Employee Benefits Security Administration
In 2017, the Employee Benefits Security Administration restored a total of $1.1 billion to employee benefits plans, participants, and beneficiaries. Of that amount, $682.3 million resulted from agency enforcement actions, $10 million from the Voluntary Fiduciary Correction Program, $27.9 million from the Abandoned Plan Program, and $418.7 million from informal complaint resolutions.
That same year, EBSA closed 1,707 civil investigations. More than 65 percent of those cases led to monetary recoveries or some other type of corrective action, demonstrating EBSA’s tenacity in tracking down and penalizing employee benefits plan violators.
As an employer that offers group employee benefits, you should know the likely triggers of an Employee Benefits Security Administration audit and understand the steps you can take to minimize the chances of being audited by the Employee Benefits Security Administration.

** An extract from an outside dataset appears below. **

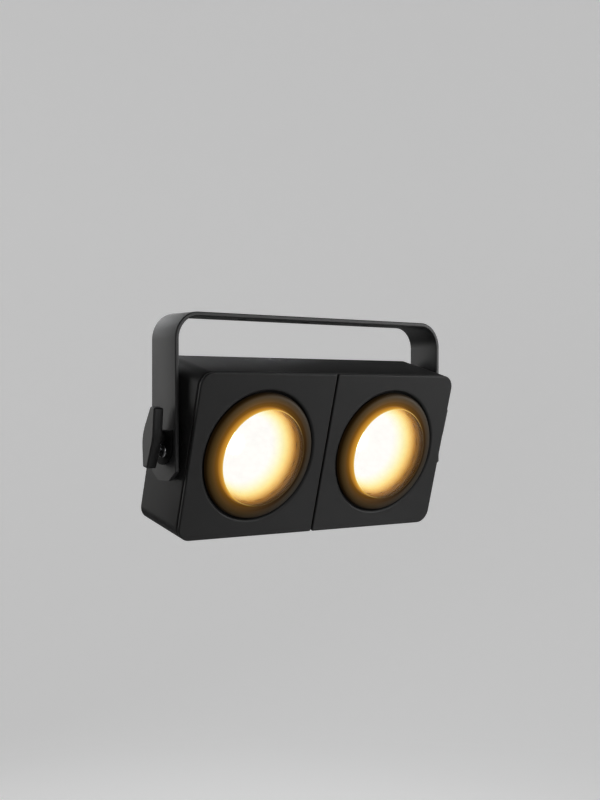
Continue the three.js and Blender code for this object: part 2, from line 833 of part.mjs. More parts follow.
function rearPanel() {
  const front = panelInside - cutOverrun;
  const back = panelOutside + cutOverrun;
  const hole = (radius, [across, up]) => movedTo(disc(radius, front, back, innerSides), across, up);
  const windowShape = roundedRect(displayWidth + seatGap, displayHeight + seatGap, displayCorner);
  const windowHole = movedTo(slab(windowShape, front, back), 0, displayRise);
  const plate = slab(roundedRect(boxWidth, boxHeight, boxCorner), panelInside, panelOutside);
  return cut(
    plate,
    windowHole,
    hole(eyeStemRadius + runningGap, [0, eyeRise]),
    ...Object.values(connectorPlaces()).map((place) => hole(connectorBodyRadius + seatGap, place)),
    ...buttonPlaces().map((place) => hole(buttonRadius + runningGap, place)),
    ...boxScrewPlaces().map((place) => hole(panelScrewRadius + runningGap, place)),
  );
}

function panelScrew() {
  const headBack = panelSeat + panelScrewHeadHeight;
  const head = disc(panelScrewHeadRadius, panelSeat, headBack, screwSides);
  const tip = boxBack - panelScrewLength + seatGap;
  return join(head, disc(panelScrewRadius, tip, panelSeat + panelScrewHeadHeight / 2, screwSides));
}

function connector() {
  const flangeShape = roundedRect(connectorFlangeWidth, connectorFlangeHeight, connectorFlangeCorner);
  const flangeBack = panelSeat + connectorFlangeThickness;
  const collarBack = flangeBack + connectorCollarHeight;
  const flange = slab(flangeShape, panelSeat, flangeBack);
  const body = disc(connectorBodyRadius, panelInside - connectorBodyLength, collarBack, innerSides);
  const socket = disc(socketRadius, collarBack - socketDepth, collarBack + cutOverrun, innerSides);
  return cut(join(flange, body), socket);
}

function displayWindow() {
  const paneShape = roundedRect(displayWidth, displayHeight, displayCorner);
  const lipShape = roundedRect(displayWidth + displayLip * 2, displayHeight + displayLip * 2, displayCorner);
  const lip = slab(lipShape, displayLipFront, displayLipBack);
  return join(lip, slab(paneShape, displayLipFront, panelOutside));
}

function controlBoard() {
  const height = controlBoardTop - controlBoardBottom;
  const middle = (controlBoardTop + controlBoardBottom) / 2;
  const front = controlBoardBack - controlBoardThickness;
  const plateShape = roundedRect(controlBoardWidth, height, controlBoardCorner);
  const plate = movedTo(slab(plateShape, front, controlBoardBack), 0, middle);
  const root = controlBoardBack - controlBoardThickness / 2;
  const screenShape = roundedRect(displayWidth, displayHeight, displayCorner);
  const screen = movedTo(slab(screenShape, root, moduleBack), 0, displayRise);
  const switchTop = buttonFlangeFront - buttonTravel - seatGap;
  const switches = buttonPlaces().map(([across, up]) =>
    movedTo(disc(switchRadius, root, switchTop, screwSides), across, up));
  return join(plate, screen, ...switches);
}

function menuButton() {
  const flangeMiddle = buttonFlangeBack - buttonFlangeThickness / 2;
  const flange = disc(buttonFlangeRadius, buttonFlangeFront, buttonFlangeBack, screwSides);
  return join(flange, disc(buttonRadius, flangeMiddle, panelOutside + buttonProud, screwSides));
}

function safetyEye() {
  const baseBack = panelSeat + eyeBaseThickness;
  const base = disc(eyeBaseRadius, panelSeat, baseBack, innerSides);
  const stem = disc(eyeStemRadius, panelSeat - eyeStemLength, panelSeat + eyeBaseThickness / 2, screwSides);
  const loop = new THREE.TorusGeometry(eyeRingRadius, eyeRodRadius, eyeRodSides, eyeRingSides);
  loop.rotateY(Math.PI / 2);
  loop.translate(0, baseBack + eyeRingRadius, 0);
  return join(base, stem, loop);
}

function ventPlug() {
  const seat = headDepth + seatGap;
  const head = disc(ventHeadRadius, seat, seat + ventHeadHeight, hexSides);
  return join(head, disc(ventStemRadius, backWallInside, seat + ventHeadHeight / 2, screwSides));
}

// Assembly

function addPiece(parent, name, geometry, finish, across = 0, up = 0) {
  const mesh = new THREE.Mesh(closed(geometry), new THREE.MeshStandardMaterial(finishes[finish]));
  mesh.name = name;
  mesh.position.set(across, 0, up);
  parent.add(mesh);
  return mesh;
}

function addGroup(parent, x, y, z) {
  const group = new THREE.Group();
  group.position.set(x, y, z);
  parent.add(group);
  return group;
}

// Pieces on the pivot axis, in a group whose depth axis points out of that side.
function addPivotSide(parent, side, pieces) {
  const group = addGroup(parent, 0, 0, 0);
  group.rotation.z = (-side * Math.PI) / 2;
  pieces(group);
}

function addYoke(blinder) {
  addPiece(blinder, "yoke_bracket", yokeBracket(), "powderCoat");
  const pivot = addGroup(blinder, 0, 0, -pivotDrop);
  for (const [name, side, lean] of [["left", -1, leftWingLean], ["right", 1, rightWingLean]]) {
    addPivotSide(pivot, side, (group) => {
      addPiece(group, `${name}_lock_plate`, lockPlate(side), "blackPlate");
      addPiece(group, `${name}_lock_screw`, lockScrew(), "chrome", side * lockScrewShift, -lockScrewDrop);
      const knob = addPiece(group, `${name}_tilt_knob`, tiltKnob(), "mouldedBlack");
      knob.rotation.y = side * radians(lean);
      addPiece(group, `${name}_knob_stud`, knobStud(), "steel");
    });
  }
}

function addPod(face, name, side) {
  const pod = addGroup(face, 0, 0, 0);
  pod.rotation.y = side > 0 ? 0 : Math.PI;
  addPiece(pod, `${name}_front_cover`, frontCover(), "powderCoat");
  addPiece(pod, `${name}_bezel_ring`, bezelRing(), "bezelBlack", podMiddle);
  addPiece(pod, `${name}_lens`, lens(), "lens", podMiddle);
  addPiece(pod, `${name}_lens_gasket`, lensGasket(), "rubber", podMiddle);
  addPiece(pod, `${name}_lens_holder`, lensHolder(), "blackPlate", podMiddle);
  addPiece(pod, `${name}_reflector`, reflector(), "reflector", podMiddle);
  addPiece(pod, `${name}_led_emitter`, ledEmitter(), "emitter", podMiddle);
  addPiece(pod, `${name}_led_board`, ledBoard(), "aluminium", podMiddle);
  addPiece(pod, `${name}_heat_sink`, heatSink(), "anodised", podMiddle);
  addPiece(pod, `${name}_led_lead`, ledLead(), "rubber");
}

function addConnectorBox(face) {
  const connectorFinish = {
    power_inlet: "bluePlastic",
    power_outlet: "greyPlastic",
    data_inlet: "mouldedBlack",
    data_outlet: "mouldedBlack",
  };
  addPiece(face, "connector_box", connectorBox(), "powderCoat");
  addPiece(face, "rear_panel", rearPanel(), "powderCoat");
  addPiece(face, "control_board", controlBoard(), "circuit");
  addPiece(face, "display_window", displayWindow(), "display", 0, displayRise);
  addPiece(face, "safety_eye", safetyEye(), "steel", 0, eyeRise);
  Object.entries(connectorPlaces()).forEach(([name, [across, up]]) => {
    addPiece(face, name, connector(), connectorFinish[name], across, up);
  });
  buttonPlaces().forEach(([across, up], index) => {
    addPiece(face, `menu_button_${index + 1}`, menuButton(), "rubber", across, up);
  });
  boxScrewPlaces().forEach(([across, up], index) => {
    addPiece(face, `rear_panel_screw_${index + 1}`, panelScrew(), "steel", across, up);
  });
}

function addHead(blinder) {
  const tilt = addGroup(blinder, 0, 0, -pivotDrop);
  tilt.rotation.x = radians(headTilt);
  for (const [name, side] of [["left", -1], ["right", 1]]) {
    addPivotSide(tilt, side, (group) => {
      addPiece(group, `${name}_pivot_boss`, pivotBoss(), "steel");
      addPiece(group, `${name}_friction_washer`, frictionWasher(), "blackPlate");
    });
  }
  const face = addGroup(tilt, 0, -pivotBehindFace, -pivotAboveMiddle);
  addPiece(face, "main_housing", mainHousing(), "powderCoat");
  addPiece(face, "cover_gasket", coverGasket(), "rubber");
  addPod(face, "left", -1);
  addPod(face, "right", 1);
  addPiece(face, "led_driver", ledDriver(), "aluminium");
  addPiece(face, "vent_plug", ventPlug(), "blackPlate", ventColumn, ventRise);
  addConnectorBox(face);
}

const blinder = new THREE.Group();
addYoke(blinder);
addHead(blinder);

export default blinder;
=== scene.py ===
# Audience blinder light: its finishes, and finer pieces in place of its plain ones.
# Metres, in the part's own frame: X across, Y to the back, Z up, origin in the yoke's clamp hole.
import json
import math

import bmesh
import bpy
from mathutils import Matrix, Vector


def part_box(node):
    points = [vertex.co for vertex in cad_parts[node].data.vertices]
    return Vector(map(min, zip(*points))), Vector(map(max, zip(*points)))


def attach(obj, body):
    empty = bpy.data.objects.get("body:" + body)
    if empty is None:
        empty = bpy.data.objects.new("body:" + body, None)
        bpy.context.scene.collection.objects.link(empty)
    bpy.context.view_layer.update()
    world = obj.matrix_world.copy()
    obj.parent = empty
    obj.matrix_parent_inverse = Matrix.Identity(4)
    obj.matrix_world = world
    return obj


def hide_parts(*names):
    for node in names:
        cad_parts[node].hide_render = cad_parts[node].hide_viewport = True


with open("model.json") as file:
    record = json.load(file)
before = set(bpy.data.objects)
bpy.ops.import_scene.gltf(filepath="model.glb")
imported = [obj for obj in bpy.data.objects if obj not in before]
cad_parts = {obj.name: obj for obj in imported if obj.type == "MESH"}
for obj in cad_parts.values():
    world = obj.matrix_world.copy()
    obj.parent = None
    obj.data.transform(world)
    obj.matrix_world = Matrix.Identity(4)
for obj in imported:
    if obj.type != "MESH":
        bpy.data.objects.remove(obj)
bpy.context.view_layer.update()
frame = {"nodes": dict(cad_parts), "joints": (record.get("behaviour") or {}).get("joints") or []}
scene = bpy.context.scene
nodes = frame["nodes"]
mm = 0.001
fullTurn = 2 * math.pi
quarterTurn = math.pi / 2
bothSides = ("left", "right")
smallSides, stubSides, hexagonSides = 48, 32, 6  # of turned pieces
over, farOver = 1 * mm, 5 * mm  # that a cutter reaches past the surface
print("frame loaded:", len(nodes), "nodes")

# The head's own frame: origin on the pivot axis, Y along the lens axes to the back
joints = {joint["name"]: joint for joint in frame["joints"]}
pivot = Vector(joints["head_tilt"]["pos_m"])
pressAxis = joints["button_1_press"]["axis"]
headTilt = math.atan2(-pressAxis[2], -pressAxis[1])
partFrame = Matrix.Identity(4)
headFrame = Matrix.Translation(pivot) @ Matrix.Rotation(headTilt, 4, "X")


def boxIn(space, item):  # lowest and highest corner of a plain piece, seen in another frame
    turn = space.inverted()
    points = [turn @ v.co for v in nodes[item].data.vertices]
    low = Vector([min(p[axis] for p in points) for axis in range(3)])
    high = Vector([max(p[axis] for p in points) for axis in range(3)])
    return low, high


def middleOf(space, item):
    low, high = boxIn(space, item)
    return (low + high) / 2


def podFrame(side):  # origin on the lens axis, in the plane of the covers' front
    coverLow, _ = boxIn(headFrame, f"{side}_front_cover")
    lens = middleOf(headFrame, f"{side}_lens")
    return headFrame @ Matrix.Translation((lens.x, coverLow.y, lens.z))


def pivotFrame(side):  # origin on the pivot axis in the yoke's middle, Y out of that side
    turn = quarterTurn if side == "left" else -quarterTurn
    return Matrix.Translation(pivot) @ Matrix.Rotation(turn, 4, "Z")


# Frame of the head's front: origin in its middle, in the plane of the covers' front, Y to the back
faceLow, faceHigh = boxIn(headFrame, "left_front_cover")
faceFrame = headFrame @ Matrix.Translation((0, faceLow.y, (faceLow.z + faceHigh.z) / 2))


def centred(item, space=faceFrame):  # frame on the piece's own middle line, and its box
    low, high = boxIn(space, item)
    middle = (low + high) / 2
    return space @ Matrix.Translation((middle.x, 0, middle.z)), low, high


# Camera, at the place that fits the photograph
cameraSettings = {
    "place": (-1.0347, -1.2585, -0.1018),
    "heading": -39.19,  # degrees, turned to the right of +Y
    "focalPixels": 1303,  # for an image 800 pixels high
    "imageHeight": 800,
    "sensor": 36,  # millimetres, along the image's height
}


def makeCamera(s):
    data = bpy.data.cameras.new("photoCamera")
    data.sensor_fit = "VERTICAL"
    data.sensor_height = s["sensor"]
    data.lens = s["sensor"] * s["focalPixels"] / s["imageHeight"]
    camera = bpy.data.objects.new("photoCamera", data)
    camera.location = s["place"]
    camera.rotation_euler = (quarterTurn, 0, math.radians(s["heading"]))
    scene.collection.objects.link(camera)
    scene.camera = camera


makeCamera(cameraSettings)


# Mesh tools
def show(name, mesh, space=partFrame):
    piece = bpy.data.objects.new(name, mesh)
    scene.collection.objects.link(piece)
    piece.matrix_world = space
    return piece


def arc(across, up, radius, start, end, steps):
    angles = [math.radians(start + (end - start) * i / steps) for i in range(steps + 1)]
    return [(across + radius * math.cos(a), up + radius * math.sin(a)) for a in angles]


def roundHole(across, up, radius, sides=48):
    return arc(across, up, radius, 0, 360, sides)[:-1]


def roundedRect(width, height, radius, across=0, up=0, steps=8):
    points = []
    for corner, (sx, sy) in enumerate([(1, -1), (1, 1), (-1, 1), (-1, -1)]):
        cx = across + sx * (width / 2 - radius)
        cy = up + sy * (height / 2 - radius)
        points += arc(cx, cy, radius, 90 * corner - 90, 90 * corner, steps)
    return points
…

Common Employee Benefits Security Administration audit triggers
Following are some of the more common triggers for EBSA audits:
- Employee complaints to the Department of Labor (DOL)
- Suspicious information reported on Form 5500, or filing inconsistencies
- Issues with Summary Plan Description compliance
- HIPAA compliance problems
- Press tips received on the employer
- Public visibility of the company or its vendors
- Enforcement priorities by the DOL
- Random selection
If your company never has been audited by the DOL, you might wonder how you would know whether you’re the target of an Employee Benefits Security Administration audit. EBSA sends an investigatory letter to inform employers of a pending audit. Usually, the letter includes a list of documents that the employer must submit by a specific date. Failure to respond appropriately could lead to requests for more documents, onsite visits, or enforcement actions by EBSA.
Although some employee benefits audits are unavoidable, those stemming from mistakes made by the employer can be prevented.
Employee Benefits Security Administration audit prevention tips
You may be able to prevent unnecessary Employee Benefits Security Administration audits in the following ways:
- Conduct frequent internal assessments of areas susceptible to audit, such as employee notices, employer reporting, retirement plan limits, and health insurance coverages.
- Use the DOL’s self-compliance tool to determine whether your group health plan satisfies certain aspects of ERISA.
- Fix all issues identified during your internal evaluations. The DOL has programs, such as the Delinquent Filer Voluntary Compliance Program, that employers can use to correct specific violations discovered before the audit.
- Stay abreast of relevant regulations and update your plan accordingly.
- Maintain organized, easily accessible records.
- Distribute employee notices and file Form 5500 accurately and on time.
- Require that your vendors, such as your third-party administrator, inform you immediately if noncompliance occurs on their end.
-Respond promptly to employees’ questions about their employee benefits.
The consequences of breaching EBSA rules vary by violation. For failing to hand over information requested by EBSA, an employer can be fined up to $110 per day but no more than $1,100 per request. Employee Benefits Security Administration audits mean business.